When Frances was done explaining why she’s “above me,” we ended up striking a conversation with the Irish waiters. Well, Frances initiated a conversation since we all know the extent of my social skills.
Next we went to another bar along the square so Frances could experience her Eurotrash night. After we checked that off the list, we met up our new Irish friends at another hole-in-the-wall bar. At this point it was 4 a.m.
After we closed down the bar, Frances and I were in dire need of some Burger King. We staggered over to BK and ordered Whoppers. And apparently made a ridiculous video on Frances’ iPhone while waiting for our order, which will hopefully never be seen by anyone else!
I don’t think our hotel receptionist appreciated us waking him up at 5 a.m. to get our room key and some water.
After settling into our hotel, Frances and I went for a walk to get some dinner and drinks. We walked to Rembrandt Square, which was one park and two canals away from our hotel.
I love all of Amsterdam’s canals! They are so cute and romantic. And at night, the bridges are lit up with white lights, with boats occasionally cruising by.
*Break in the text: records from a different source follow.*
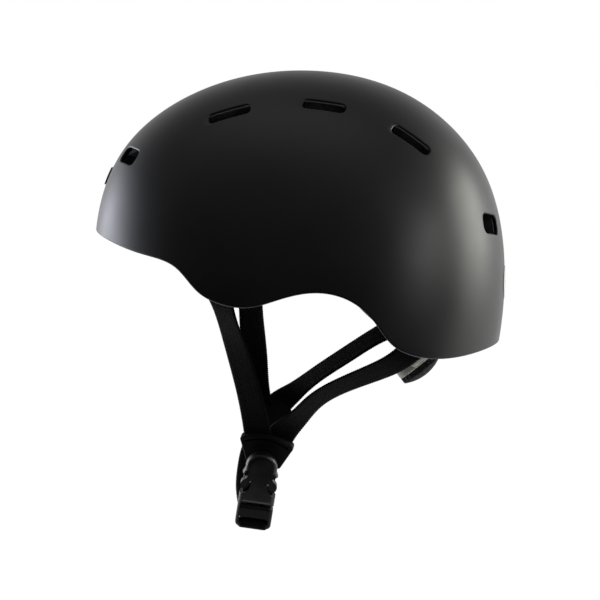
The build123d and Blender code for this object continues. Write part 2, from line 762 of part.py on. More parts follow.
def build_all():
    routes = strap_routes()
    parts = {
        "outer_shell": outer_shell(),
        "eps_liner": eps_liner(routes),
        "front_badge_plate": front_plate(),
        "rear_reflective_disc": rear_disc(),
        "brow_pad": brow_pad(),
        "crown_pad": crown_pad(),
        "side_pad_left": side_pad(),
        "side_pad_right": mirror(side_pad(), Plane.XZ),
        "rear_pad": rear_pad(),
        "pad_hook_dots": hook_dots(),
        "temple_stud_left": temple_stud(),
        "temple_stud_right": mirror(temple_stud(), Plane.XZ),
        "strap_divider_left": strap_divider(1, routes),
        "strap_divider_right": strap_divider(-1, routes),
        "buckle_female": buckle_female(routes),
        "buckle_male": buckle_male(routes),
        "buckle_prong_front": buckle_prong(1),
        "buckle_prong_rear": buckle_prong(-1),
        "cradle_housing": cradle_housing(),
        "cradle_cover": cradle_cover(),
        "cradle_screws": cradle_screws(),
        "nape_pad": nape_pad(),
        "band_left": band(1),
        "band_right": band(-1),
        "rack_left": rack(1),
        "rack_right": rack(-1),
        "fit_dial": fit_dial(),
        "dial_pinion": dial_pinion(),
    }
    for name, route in routes.items():
        parts[name] = webbing(*route)
    for end in ("front", "rear"):
        for side in ("left", "right"):
            parts[f"{end}_anchor_{side}"] = strap_anchor(*routes[f"{end}_strap_{side}"])
    return parts


if __name__ == "__main__":
    os.makedirs("parts", exist_ok=True)
    for name, solid in build_all().items():
        export_step(solid, os.path.join("parts", name + ".step"))
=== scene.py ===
"""Finished surfaces of a skateboard helmet: shell, foam, pads, webbing, buckle and fit system."""

import math

import bmesh
import bpy
import numpy as np
from bpy.props import FloatProperty, FloatVectorProperty, PointerProperty
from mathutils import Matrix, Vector
from mathutils.geometry import delaunay_2d_cdt


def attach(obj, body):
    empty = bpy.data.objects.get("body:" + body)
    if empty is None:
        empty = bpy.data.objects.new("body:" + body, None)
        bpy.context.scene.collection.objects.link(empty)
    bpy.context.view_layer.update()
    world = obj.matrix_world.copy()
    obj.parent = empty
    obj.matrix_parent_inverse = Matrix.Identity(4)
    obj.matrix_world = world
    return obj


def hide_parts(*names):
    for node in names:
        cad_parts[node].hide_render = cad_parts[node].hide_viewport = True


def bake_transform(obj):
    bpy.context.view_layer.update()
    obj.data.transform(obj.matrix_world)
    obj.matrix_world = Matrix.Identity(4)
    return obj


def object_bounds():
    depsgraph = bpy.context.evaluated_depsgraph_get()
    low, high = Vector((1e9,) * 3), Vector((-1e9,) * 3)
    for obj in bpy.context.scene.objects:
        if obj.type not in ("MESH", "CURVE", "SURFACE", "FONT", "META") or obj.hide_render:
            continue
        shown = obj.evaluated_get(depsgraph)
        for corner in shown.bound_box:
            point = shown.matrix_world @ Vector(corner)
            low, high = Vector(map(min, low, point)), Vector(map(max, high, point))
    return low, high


bl_info = {
    "name": "Skateboard Helmet",
    "version": (1, 0, 0),
    "blender": (4, 5, 0),
    "location": "View3D > Sidebar > Helmet",
    "description": "Builds the finished surfaces of a skateboard helmet on its CAD frame",
    "category": "Add Mesh",
}

MM = 0.001

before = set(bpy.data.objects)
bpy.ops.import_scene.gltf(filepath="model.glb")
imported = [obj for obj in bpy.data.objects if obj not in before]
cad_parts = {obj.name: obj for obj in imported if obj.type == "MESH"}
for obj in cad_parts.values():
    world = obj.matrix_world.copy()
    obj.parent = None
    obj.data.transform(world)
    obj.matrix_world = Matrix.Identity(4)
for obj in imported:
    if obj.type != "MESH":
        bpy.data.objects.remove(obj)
CAD_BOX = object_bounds()
SIDES = ((1, "left"), (-1, "right"))

# Form of the shell, as the CAD model has it. Shares are of its length, half width and depth.
SHELL_LENGTH = 277 * MM
SHELL_WIDTH = 216 * MM
SHELL_DEPTH = 187 * MM
CROWN_HEIGHT = 33 * MM
SIDE_FULLNESS = 2.25
PROFILE_SHARES = (
    (0.486, 0.969), (0.525, 0.591), (0.457, 0.286), (0.260, 0.067), (0.010, 0.000),
    (-0.240, 0.089), (-0.417, 0.344), (-0.475, 0.693), (-0.437, 1.140),
)
RIM_SHARES = (
    (0.570, 0.551), (0.505, 0.583), (0.367, 0.645), (0.274, 0.690), (0.217, 0.773),
    (0.160, 0.812), (0.097, 0.820), (0.036, 0.796), (-0.054, 0.768), (-0.130, 0.789),
    (-0.195, 0.866), (-0.238, 0.950), (-0.296, 0.992), (-0.375, 1.000),
    (-0.458, 0.978), (-0.513, 0.955),
)

# The pole is the middle of each side, and the heart is the point that the shell's grid is cast from.
POLE_SHARES = (-0.037, 0.940)
HEART_SHARES = (-0.02, 0.0, 0.66)

# Kinds of vent: length, width, corner and the length of the ramp that leads into the front end.
TOP_VENT = (28.5 * MM, 8.6 * MM, 3.4 * MM, 4.0 * MM)
FRONT_VENT = (23.5 * MM, 11.4 * MM, 3.8 * MM, 0.0)
REAR_VENT = (26.5 * MM, 13.2 * MM, 4.8 * MM, 0.0)

# Vents of the left side: centre in shares, the way out of the shell, the way along the vent, its kind.
VENT_SHARES = (
    ((0.166, 0.563, 0.156), (0.20, 0.70, 0.69), (-0.961, 0.009, 0.275), TOP_VENT),
    ((-0.059, 0.559, 0.129), (-0.09, 0.68, 0.73), (-0.991, 0.016, -0.133), TOP_VENT),
    ((-0.265, 0.556, 0.247), (-0.45, 0.65, 0.61), (-0.819, -0.030, -0.573), TOP_VENT),
    ((0.420, 0.392, 0.305), (0.67, 0.52, 0.53), (-0.515, 0.845, -0.146), FRONT_VENT),
    ((-0.449, 0.303, 0.5445), (-0.93, 0.32, 0.20), (-0.304, -0.948, -0.098), REAR_VENT),
)

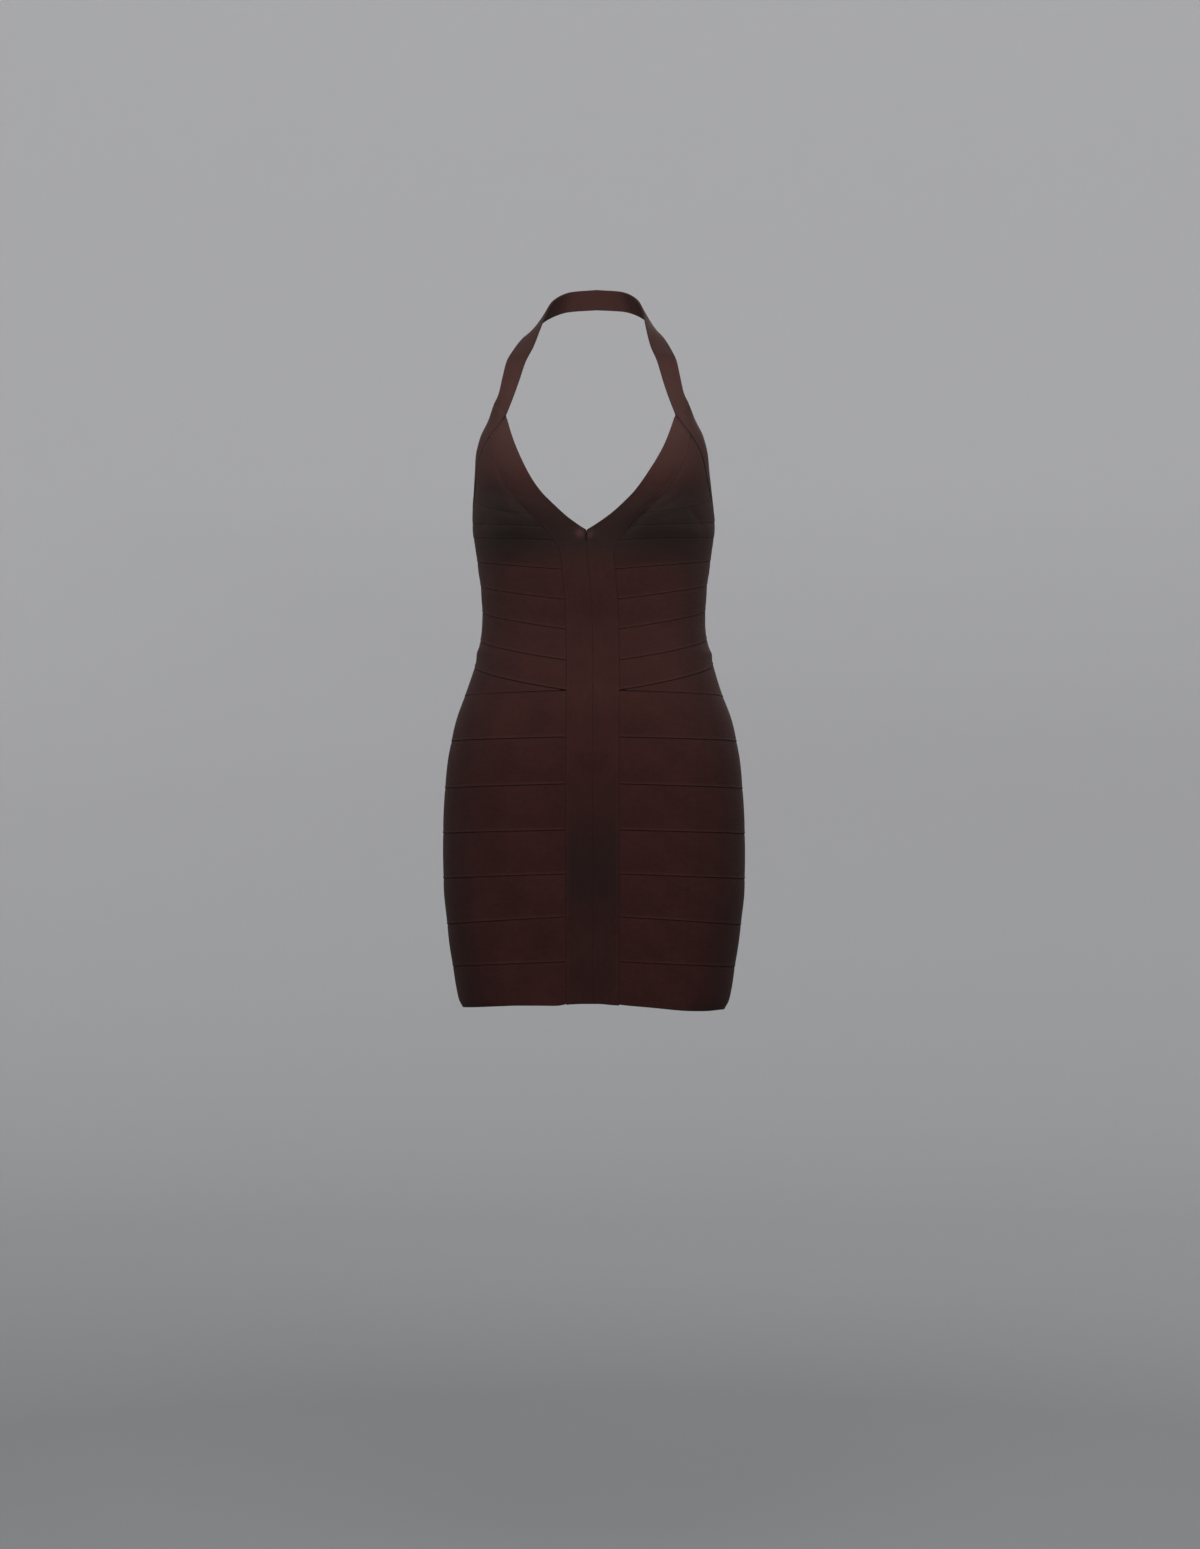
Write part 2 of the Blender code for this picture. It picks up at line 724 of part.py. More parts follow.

My first meal in Amsterdam was…memorable. I ordered the grilled dover sole, thinking it would be a grilled filet. But I got a plate with two totally fish-shaped fish! Bones, head and all. It looked more like something for Othello to eat. But I was a trooper and ate it. Nothing doesn’t taste good with a side of fries and being washed down with a Heineken.
After strolling the canals a bit more, we headed back towards Rembrandt Square for more drinks. Of course we ended up (inadvertently) choosing a gay bar! Luckily, Frances entertained me by busting out her dutch phrasebook and teaching me random words like “pedestrian crossing” – voetgangersoversteekplaats.